I will appreciate if you will be able to give me some tips.
Hello Irina, I am a card maker and am always folding various cardstock. One tip I can give you is: when scoring a piece of paper which you intend to fold, the scored side (the side with the “valley” in it from the scoring) becomes the outside fold of the card. It seems like the valley created when scoring would be the inside fold – however, scoring the paper actually “stretches” the fibers and allows them to be the outside fold of the card. Hope this helps with the cracking problem.
Follow-up to my first reply: Also, because Bristol paper is created by glueing layers of thinner paper together, Bristol may not be the best to use for card bases.

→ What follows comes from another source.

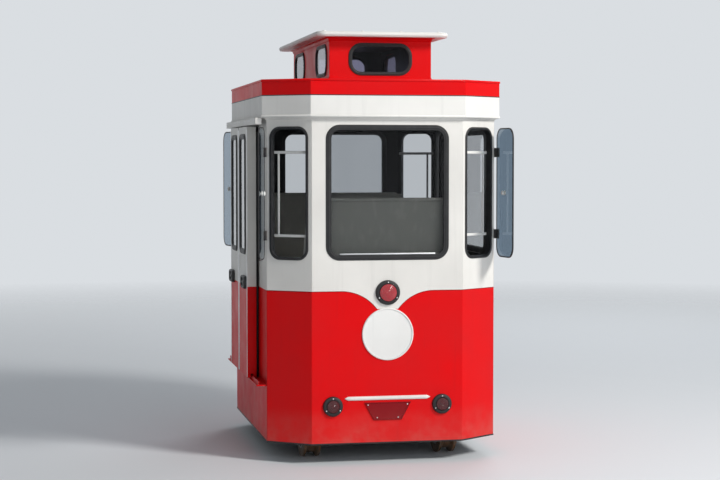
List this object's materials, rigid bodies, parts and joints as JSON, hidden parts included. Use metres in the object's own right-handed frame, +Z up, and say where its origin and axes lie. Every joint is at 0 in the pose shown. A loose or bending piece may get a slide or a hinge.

I’m new to card making and this information was what I needed.
thanks so much.
GREAT INFORMATION! I JUST WISH I KNEW THIS AS A BEGINNER IN CARD MAKING. NEVERTHELESS, I LUCK OUT JOINING A STAMPIN UP GROUP AND WAS ABLE TO PURCHASE PAPER FROM STAMPIN UP FOR CARD BASE ESP.,, AND USE DSP.
GREAT INFORMATION! I JUST WISH I KNEW THIS AS A BEGINNER IN CARD MAKING. NEVERTHELESS, I LUCK OUT BY JOINING A STAMPIN UP GROUP OF ADVANCED CRAFTERS. I LEARNED A LOT ON HOW TO USE AND ORDER STAMPIN UP PAPER AND INKS, ETC.
Thank you for posting something like this
Wow…I really appreciate this information about sizes, weight and textures of paper for card making. I am brand new at this and was searching for these answers and then I found your blog. Thank you so much!